PROBLEM STATEMENT →
Every line of the data must be copied exactly.

COLLECTED DATA →
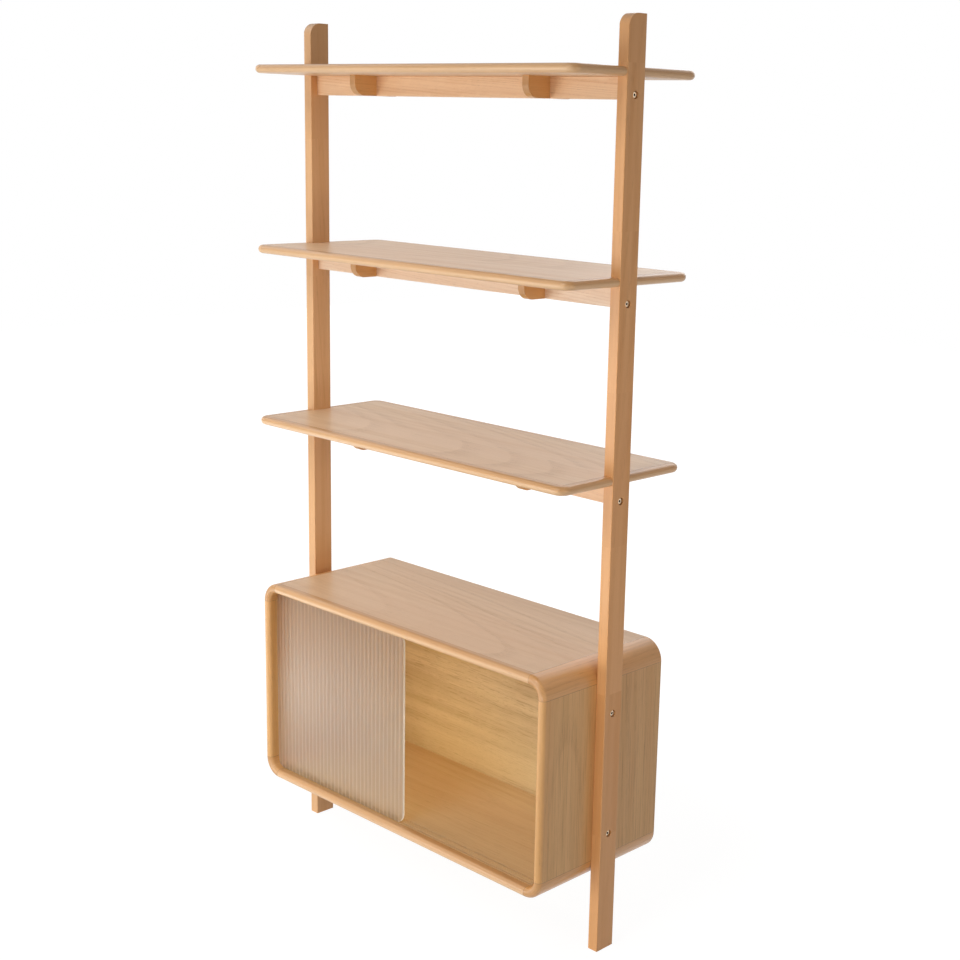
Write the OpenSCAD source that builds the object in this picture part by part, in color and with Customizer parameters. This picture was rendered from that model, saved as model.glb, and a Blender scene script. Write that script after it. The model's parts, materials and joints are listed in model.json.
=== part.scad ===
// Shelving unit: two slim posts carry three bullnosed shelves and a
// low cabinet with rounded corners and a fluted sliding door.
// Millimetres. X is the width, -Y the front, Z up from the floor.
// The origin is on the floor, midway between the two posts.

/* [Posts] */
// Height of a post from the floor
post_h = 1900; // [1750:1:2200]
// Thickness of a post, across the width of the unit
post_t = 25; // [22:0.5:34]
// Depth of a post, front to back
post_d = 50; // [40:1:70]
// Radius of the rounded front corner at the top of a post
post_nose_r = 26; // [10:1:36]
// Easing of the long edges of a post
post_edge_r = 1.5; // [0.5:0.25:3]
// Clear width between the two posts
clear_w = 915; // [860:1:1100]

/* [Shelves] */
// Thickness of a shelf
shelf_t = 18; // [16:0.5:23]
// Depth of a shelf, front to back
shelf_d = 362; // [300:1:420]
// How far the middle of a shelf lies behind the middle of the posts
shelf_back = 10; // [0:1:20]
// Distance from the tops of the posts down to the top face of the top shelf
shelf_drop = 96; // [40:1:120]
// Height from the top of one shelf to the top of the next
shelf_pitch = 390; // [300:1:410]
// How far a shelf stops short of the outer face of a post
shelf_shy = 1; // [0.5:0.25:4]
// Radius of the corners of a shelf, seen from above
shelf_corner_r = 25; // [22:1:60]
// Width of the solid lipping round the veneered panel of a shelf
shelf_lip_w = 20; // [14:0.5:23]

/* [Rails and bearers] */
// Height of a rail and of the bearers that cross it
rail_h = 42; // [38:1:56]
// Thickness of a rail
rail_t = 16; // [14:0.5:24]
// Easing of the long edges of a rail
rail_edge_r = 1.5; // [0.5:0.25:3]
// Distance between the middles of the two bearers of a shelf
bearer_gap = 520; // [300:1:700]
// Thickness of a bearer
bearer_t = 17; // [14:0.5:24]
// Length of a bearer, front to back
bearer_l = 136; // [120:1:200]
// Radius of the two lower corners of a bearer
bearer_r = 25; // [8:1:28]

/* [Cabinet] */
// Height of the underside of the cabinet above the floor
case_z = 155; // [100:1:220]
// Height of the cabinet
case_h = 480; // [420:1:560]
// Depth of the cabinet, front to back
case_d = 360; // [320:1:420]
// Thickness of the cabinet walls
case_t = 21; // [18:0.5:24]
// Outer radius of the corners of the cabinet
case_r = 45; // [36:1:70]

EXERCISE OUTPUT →
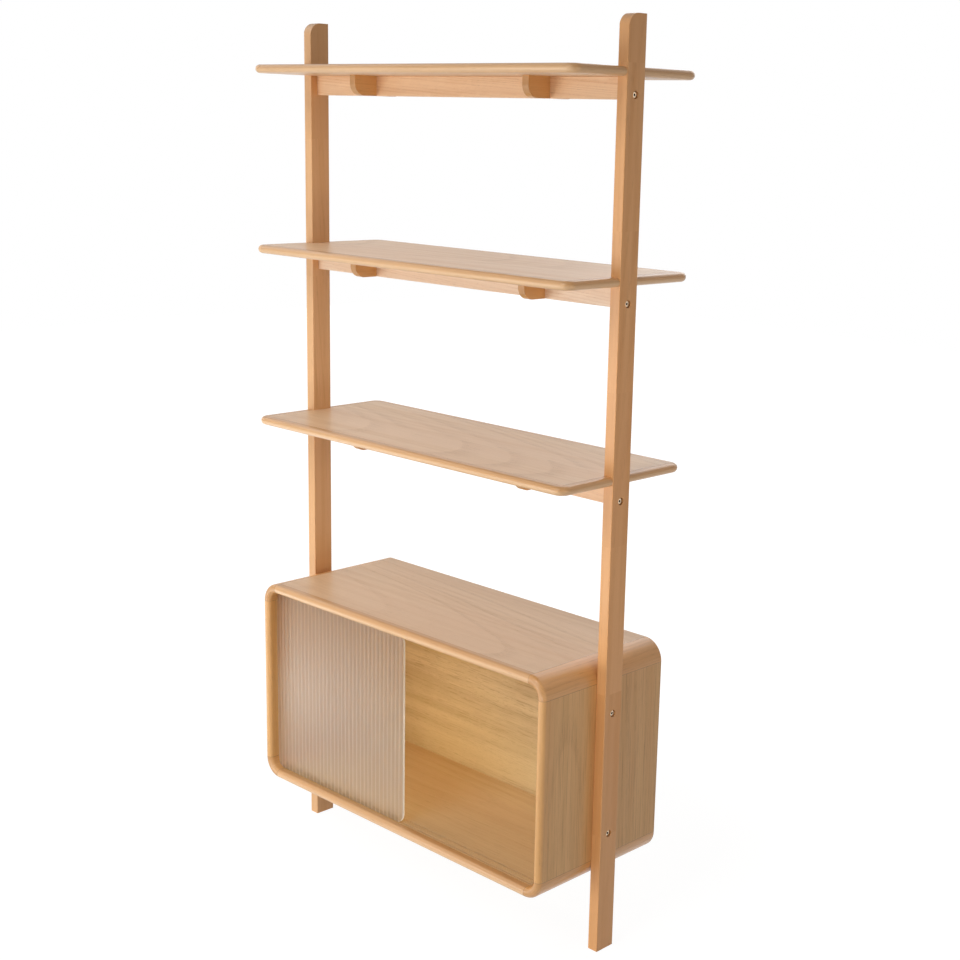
Write the OpenSCAD source that builds the object in this picture part by part, in color and with Customizer parameters. This picture was rendered from that model, saved as model.glb, and a Blender scene script. Write that script after it. The model's parts, materials and joints are listed in model.json.
=== part.scad ===
// Shelving unit: two slim posts carry three bullnosed shelves and a
// low cabinet with rounded corners and a fluted sliding door.
// Millimetres. X is the width, -Y the front, Z up from the floor.
// The origin is on the floor, midway between the two posts.

/* [Posts] */
// Height of a post from the floor
post_h = 1900; // [1750:1:2200]
// Thickness of a post, across the width of the unit
post_t = 25; // [22:0.5:34]
// Depth of a post, front to back
post_d = 50; // [40:1:70]
// Radius of the rounded front corner at the top of a post
post_nose_r = 26; // [10:1:36]
// Easing of the long edges of a post
post_edge_r = 1.5; // [0.5:0.25:3]
// Clear width between the two posts
clear_w = 915; // [860:1:1100]

/* [Shelves] */
// Thickness of a shelf
shelf_t = 18; // [16:0.5:23]
// Depth of a shelf, front to back
shelf_d = 362; // [300:1:420]
// How far the middle of a shelf lies behind the middle of the posts
shelf_back = 10; // [0:1:20]
// Distance from the tops of the posts down to the top face of the top shelf
shelf_drop = 96; // [40:1:120]
// Height from the top of one shelf to the top of the next
shelf_pitch = 390; // [300:1:410]
// How far a shelf stops short of the outer face of a post
shelf_shy = 1; // [0.5:0.25:4]
// Radius of the corners of a shelf, seen from above
shelf_corner_r = 25; // [22:1:60]
// Width of the solid lipping round the veneered panel of a shelf
shelf_lip_w = 20; // [14:0.5:23]

/* [Rails and bearers] */
// Height of a rail and of the bearers that cross it
rail_h = 42; // [38:1:56]
// Thickness of a rail
rail_t = 16; // [14:0.5:24]
// Easing of the long edges of a rail
rail_edge_r = 1.5; // [0.5:0.25:3]
// Distance between the middles of the two bearers of a shelf
bearer_gap = 520; // [300:1:700]
// Thickness of a bearer
bearer_t = 17; // [14:0.5:24]
// Length of a bearer, front to back
bearer_l = 136; // [120:1:200]
// Radius of the two lower corners of a bearer
bearer_r = 25; // [8:1:28]

/* [Cabinet] */
// Height of the underside of the cabinet above the floor
case_z = 155; // [100:1:220]
// Height of the cabinet
case_h = 480; // [420:1:560]
// Depth of the cabinet, front to back
case_d = 360; // [320:1:420]
// Thickness of the cabinet walls
case_t = 21; // [18:0.5:24]
// Outer radius of the corners of the cabinet
case_r = 45; // [36:1:70]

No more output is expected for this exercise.